Assume that ##E_n\in\mathcal E##, for all ##n \in \mathbb N##. Then, by induction, ##\cup_{k=1}^n E_k\in\mathcal E##, for all ##n\in \mathbb N##.
It follows that ##\chi_{\cup_{n=1}^{\infty} E_n}=\lim_{n\to\infty} \chi_{\cup_{k=1}^{\infty} E_k}## (pointwise), so ##\chi_{\cup_{n=1}^{\infty} E_n}\in \mathcal B## and ##\cup_{n=1}^{\infty} E_n\in \mathcal E##.
This means that ##\mathcal E## is a ##\sigma##-algebra which contains all bounded open intervals in ##\Bbb R##. It follows that ##\mathcal E## contains all Borel sets.
From this and the above, it follows that ##\mathcal B## contains all
simple Borel measurable functions, since these are linear combinations of characteristic functions of Borel sets.

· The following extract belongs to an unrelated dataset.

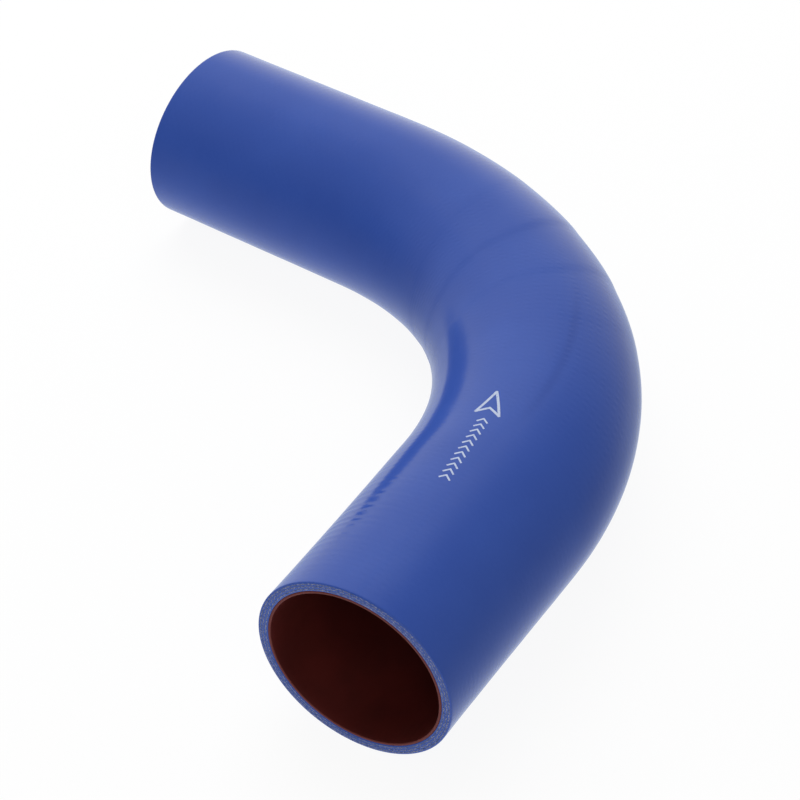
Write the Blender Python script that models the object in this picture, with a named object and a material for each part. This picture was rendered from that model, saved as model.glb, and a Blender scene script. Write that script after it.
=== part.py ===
"""Moulded coolant elbow for an engine, bent through a right angle.

Its wall is one bonded piece: a red liner, yarn plies and a blue jacket. It lies on its side, as it would
come to rest, so the plane of the bend is level and +Z is up. The near leg opens towards -Y and the far leg
towards -X. The origin is on the ground, under the middle of the hose's box. Sizes are in metres.
"""

import math
from collections import namedtuple

import bmesh
import bpy
from mathutils import Matrix, Vector
from mathutils.geometry import interpolate_bezier

NAME = "hose"

# Section: the bore fits a 60 mm pipe stub, and the liner is the bore's red layer inside the wall
BORE_DIAMETER = 0.060
WALL = 0.0045
LINER = 0.0009

# Route of the centre line: two straight legs, and a bend between them. The legs' lines cross at a corner,
# and the bend starts and ends at its reach from there
NEAR_LEG = 0.0815
FAR_LEG = 0.0815
BEND_REACH = 0.1185
BEND_HANDLE = 0.58  # share of the reach that steers the curve: 0.55 is a round arc, and more eases its ends

# The plies gather round the bend, so the wall is thicker there, most of all on its inner side
INNER_BUILD_UP = 0.0030
OUTER_BUILD_UP = 0.0015
BUILD_UP_SPREAD = 0.150  # from the thickest place to where the wall is plain again, along the hose
BUILD_UP_OFFSET = 0.034  # from the middle of the bend to the thickest place, towards the near end

# The ends are cut by hand, a little out of square: the side on the inside of the bend is the longer one
NEAR_CUT_ANGLE = math.radians(2.2)
FAR_CUT_ANGLE = math.radians(4.4)
EDGE_ROUND = 0.0003

# Fineness of the faceted surface
SIDES = 48
LEG_STEPS = 4
BEND_STEPS = 20
EDGE_SEGMENTS = 2
SHARP_ANGLE = math.radians(40)

BORE_RADIUS = BORE_DIAMETER / 2
OUTER_RADIUS = BORE_RADIUS + WALL
LINER_RADIUS = BORE_RADIUS + LINER

UP = Vector((0, 0, 1))
NEAR_SIDE = Vector((0, -1, 0))
FAR_SIDE = Vector((-1, 0, 0))

JACKET_SLOT = 0
LINER_SLOT = 1

# One stop on the centre line: travel runs from the near end to the far end, inward points to the inside of
# the bend, and from_crown is the distance along the hose from where the wall is thickest
Station = namedtuple("Station", "centre travel inward from_crown lean")


def clear_scene():
    for thing in list(bpy.data.objects):
        bpy.data.objects.remove(thing, do_unlink=True)


def material(name, colour, roughness):
    made = bpy.data.materials.new(name)
    made.use_nodes = True
    shader = made.node_tree.nodes["Principled BSDF"]
    shader.inputs["Base Color"].default_value = (*colour, 1)
    shader.inputs["Roughness"].default_value = roughness
    shader.inputs["Metallic"].default_value = 0
    made.diffuse_color = (*colour, 1)
    return made


def spread(start, end, steps):
    """Points from start to end in equal steps, without the last."""
    return [start.lerp(end, step / steps) for step in range(steps)]


def centre_line():
    """Points along the middle of the bore, near end first, with the legs' corner at zero."""
    bend_start = NEAR_SIDE * BEND_REACH
    bend_end = FAR_SIDE * BEND_REACH
    handle = 1 - BEND_HANDLE
    bend = interpolate_bezier(bend_start, bend_start * handle, bend_end * handle, bend_end, BEND_STEPS + 1)
    near_end = NEAR_SIDE * (BEND_REACH + NEAR_LEG)
    far_end = FAR_SIDE * (BEND_REACH + FAR_LEG)
    far_leg = spread(far_end, bend_end, LEG_STEPS)
    return spread(near_end, bend_start, LEG_STEPS) + bend + far_leg[::-1]


def stations():
    """The stops of the sweep, each with its directions. The first and last lean as the ends are cut."""
    points = centre_line()
    last = len(points) - 1
    lengths = [0.0]
    for before, after in zip(points, points[1:]):
        lengths.append(lengths[-1] + (after - before).length)
    bend_middle = (lengths[LEG_STEPS] + lengths[last - LEG_STEPS]) / 2
    crown = bend_middle - BUILD_UP_OFFSET
    leans = {0: -math.tan(NEAR_CUT_ANGLE), last: math.tan(FAR_CUT_ANGLE)}
    stops = []
    for index, point in enumerate(points):
        if index <= LEG_STEPS:
            travel = -NEAR_SIDE
        elif index >= last - LEG_STEPS:
            travel = FAR_SIDE
        else:
            travel = (points[index + 1] - points[index - 1]).normalized()
        from_crown = lengths[index] - crown
        stops.append(Station(point, travel, UP.cross(travel), from_crown, leans.get(index, 0.0)))
    return stops


def build_up(station, angle):
    """Extra wall at this angle, measured from the inward side towards the top."""
    share = min(1.0, abs(station.from_crown) / BUILD_UP_SPREAD)
    along = math.cos(share * math.pi / 2) ** 2
    side = math.cos(angle)
    most = INNER_BUILD_UP if side > 0 else OUTER_BUILD_UP
    return most * along * side**2


def outer_radius(station, angle):
    return OUTER_RADIUS + build_up(station, angle)


def liner_radius(station, angle):
    return LINER_RADIUS


def bore_radius(station, angle):
    return BORE_RADIUS


def add_ring(mesh, height):
    """A ring of radius 1 at this height in a straight stack: its corners and its edges."""
    stacked = Matrix.Translation(UP * height)
    verts = bmesh.ops.create_circle(mesh, segments=SIDES, radius=1, matrix=stacked)["verts"]
    return verts, {edge for vert in verts for edge in vert.link_edges}


def place_ring(verts, station, radius_at):
    """Moves a ring of the stack to its place round the centre line."""
    for vert in verts:
        angle = math.atan2(vert.co.y, vert.co.x)
        radius = radius_at(station, angle)
        inward = radius * math.cos(angle)
        height = radius * math.sin(angle)
        level = station.inward * inward + station.travel * (inward * station.lean)
        vert.co = station.centre + level + UP * height


def face_outwards(mesh):
    """Turns every face out. A skin whose faces all point inwards has a volume below zero."""
    bmesh.ops.recalc_face_normals(mesh, faces=mesh.faces)
    if mesh.calc_volume(signed=True) < 0:
        bmesh.ops.reverse_faces(mesh, faces=mesh.faces)


def hose_mesh():
    """The wall as one closed skin: along the jacket, over the far cut, down the bore, over the near cut.

    The rings are bridged as a straight stack. On the hose, the rings of a cut lie in one plane round one
    centre, and a bridge can't tell there which way round they run.
    """
    stops = stations()
    near, far = stops[0], stops[-1]
    jacket = [(stop, outer_radius) for stop in stops]
    bore = [(stop, bore_radius) for stop in reversed(stops)]
    places = [*jacket, (far, liner_radius), *bore, (near, liner_radius)]
    mesh = bmesh.new()
    rings = [add_ring(mesh, height) for height in range(len(places))]
    for index, (_, edges) in enumerate(rings):
        _, following = rings[(index + 1) % len(rings)]
        band = bmesh.ops.bridge_loops(mesh, edges=list(edges | following))["faces"]
        is_liner = len(jacket) <= index < len(rings) - 1
        for face in band:
            face.material_index = LINER_SLOT if is_liner else JACKET_SLOT
    for (verts, _), place in zip(rings, places):
        place_ring(verts, *place)
    face_outwards(mesh)
    rim_places = (0, len(jacket) - 1, len(jacket) + 1, len(rings) - 2)
    bmesh.ops.bevel(
        mesh,
        geom=[edge for index in rim_places for edge in rings[index][1]],
        offset=min(EDGE_ROUND, LINER / 2),
        segments=EDGE_SEGMENTS,
        profile=0.5,
        affect="EDGES",
        material=-1,
    )
    return mesh


def set_on_ground(mesh):
    """Moves the mesh so that zero is on the ground, under the middle of its box."""
    xs, ys, zs = zip(*(vert.co for vert in mesh.verts))
    middle = Vector(((min(xs) + max(xs)) / 2, (min(ys) + max(ys)) / 2, min(zs)))
    bmesh.ops.translate(mesh, vec=-middle, verts=mesh.verts)


def build_hose(collection):
    shape = hose_mesh()
    set_on_ground(shape)
    data = bpy.data.meshes.new(NAME)
    shape.to_mesh(data)
    shape.free()
    data.materials.append(material("blue_silicone", (0.035, 0.085, 0.33), 0.3))
    data.materials.append(material("red_silicone", (0.20, 0.028, 0.018), 0.4))
    data.shade_smooth()
    data.set_sharp_from_angle(angle=SHARP_ANGLE)
    hose = bpy.data.objects.new(NAME, data)
    collection.objects.link(hose)
    return hose


def main():
    clear_scene()
    collection = bpy.data.collections.new("coolant_elbow")
    bpy.context.scene.collection.children.link(collection)
    build_hose(collection)


main()
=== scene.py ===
# %% [markdown]
# # A moulded water hose, one step at a time
#
# The object is a right-angle silicone hose for an engine's coolant. Cloth coated with silicone is laid
# up in plies on a bent steel mandrel, wrapped tightly in nylon tape and cured. The tape leaves its print
# on the blue outside, the mandrel leaves the red bore smooth, and the plies show where the ends are cut.
#
# The plain CAD solid is the frame: it says where everything is. This lesson dresses it. All sizes are in
# metres, +Z is up, and the hose lies on its side on the ground.

import math
from collections import namedtuple

import bmesh
import bpy
import numpy as np
from mathutils import Matrix, Vector
from mathutils.geometry import interpolate_bezier


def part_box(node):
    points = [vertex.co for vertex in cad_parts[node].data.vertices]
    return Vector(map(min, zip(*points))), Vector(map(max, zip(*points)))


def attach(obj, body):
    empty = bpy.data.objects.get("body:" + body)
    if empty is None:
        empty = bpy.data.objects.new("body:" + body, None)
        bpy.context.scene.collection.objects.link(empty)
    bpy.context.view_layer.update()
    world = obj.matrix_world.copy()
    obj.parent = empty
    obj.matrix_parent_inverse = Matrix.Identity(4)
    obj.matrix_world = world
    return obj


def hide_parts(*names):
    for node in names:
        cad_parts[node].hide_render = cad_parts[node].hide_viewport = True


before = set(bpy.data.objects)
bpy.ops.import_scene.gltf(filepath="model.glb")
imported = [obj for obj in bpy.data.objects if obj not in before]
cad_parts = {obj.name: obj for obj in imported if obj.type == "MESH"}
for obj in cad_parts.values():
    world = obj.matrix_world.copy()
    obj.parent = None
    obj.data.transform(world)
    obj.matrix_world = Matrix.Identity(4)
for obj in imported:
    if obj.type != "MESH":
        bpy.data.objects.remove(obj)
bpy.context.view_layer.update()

# %% [markdown]
# ## Sizes
#
# These are the sizes of the CAD part. They are written again here because a scene stands alone. The legs of
# the hose are straight, and their centre lines would cross at a corner. The bend between them is one Bezier
# curve that starts and ends at its reach from the corner, and its handle is the share of the reach that
# steers it. Its wall is a little thicker, because cloth gathers round a bend, most of all on its inside.

# %% The hose's driving sizes
BORE_RADIUS = 0.030
WALL = 0.0045
LINER = 0.0009
OUTER_RADIUS = BORE_RADIUS + WALL
LINER_RADIUS = BORE_RADIUS + LINER

NEAR_LEG = 0.0815
FAR_LEG = 0.0815
BEND_REACH = 0.1185
BEND_HANDLE = 0.58

INNER_BUILD_UP = 0.0030
OUTER_BUILD_UP = 0.0015
BUILD_UP_SPREAD = 0.150
BUILD_UP_OFFSET = 0.034

NEAR_CUT = math.tan(math.radians(2.2))
FAR_CUT = math.tan(math.radians(4.4))
EDGE_ROUND = 0.0003

hose_low, hose_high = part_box("hose")
CORNER = Vector((
    hose_low.x + FAR_LEG + BEND_REACH + FAR_CUT * OUTER_RADIUS,
    hose_low.y + NEAR_LEG + BEND_REACH + NEAR_CUT * OUTER_RADIUS,
    OUTER_RADIUS,
))
print("The legs' lines cross at, in mm:", [round(place * 1000, 1) for place in CORNER])

# %% [markdown]
# ## The route, and one function that bends everything
#
# A bent tube is awkward to model, and a straight one is easy. So each piece is modelled on a straight hose:
# X runs along it from the near end, Y points to the inside of the bend, and Z points up. One function then
# carries every vertex round the bend. The pieces fit each other after it, because they did before.
#
# The centre line is sampled finely and looked up by its length, so a millimetre along the straight hose is
# a millimetre along the bent one.

# %% The centre line as a table of places and directions by length
ROUTE_STEPS = 400

bend_start = Vector((0, -BEND_REACH, 0))
bend_end = Vector((-BEND_REACH, 0, 0))
handle = 1 - BEND_HANDLE
bend_line = interpolate_bezier(bend_start, bend_start * handle, bend_end * handle, bend_end, ROUTE_STEPS)
near_end = Vector((0, -BEND_REACH - NEAR_LEG, 0))
far_end = Vector((-BEND_REACH - FAR_LEG, 0, 0))

route_places = np.array([near_end, *bend_line, far_end]) + np.array(CORNER)
route_lengths = np.concatenate([[0], np.cumsum(np.linalg.norm(np.diff(route_places, axis=0), axis=1))])
LENGTH = float(route_lengths[-1])

# The direction of travel is taken halfway along each step, and the two ends keep their leg's direction
travel_lengths = np.concatenate([[0], (route_lengths[1:] + route_lengths[:-1]) / 2, [LENGTH]])
step_headings = np.unwrap(np.arctan2(*np.diff(route_places, axis=0).T[1::-1]))
travel_headings = np.concatenate([step_headings[:1], step_headings, step_headings[-1:]])

CROWN = (route_lengths[1] + route_lengths[-2]) / 2 - BUILD_UP_OFFSET
print(f"The centre line is {LENGTH * 1000:.1f} mm long, and the wall is thickest at {CROWN * 1000:.1f} mm")


# %% Bend straight places round the route
def build_up(along, angle):
    """Extra wall of the bend. The angle is 0 on the inside of the bend and a quarter turn on top."""
    share = np.minimum(1, np.abs(along - CROWN) / BUILD_UP_SPREAD)
    side = np.cos(angle)
    most = np.where(side > 0, INNER_BUILD_UP, OUTER_BUILD_UP)
    return most * np.cos(share * math.pi / 2) ** 2 * side**2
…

Now, if ##f:\mathbb R\to [0,\infty)## is a
positive Borel measurable function, then there is a sequence ##(s_n)_{n\in\mathbb N}## of simple Borel meaurable functions which converges pointwise to ##f## (W. Rudin,
Real and Complex Analysis, 3rd ed
, Theorem 1.17, p. 15, McGraw-Hill, Singapore, 1986). Hence ##f\in \mathcal B##. Every real Borel measurable function ##f## can be written as a difference ##f_+-f_-##, where
##f_+(x)=\begin{cases}f(x),\qquad f(x)\ge 0\\ 0,\qquad f(x)<0\end{cases}## and ##f_-=f-f_+##, and ##f_+## and ##f_-## both are positive Borel measurable functions, so ##f\in \mathcal B##.
It follows that ##\mathcal B## contains all Borel measurable functions.
We have proved that ##\mathcal B## is the set of Borel measurable functions.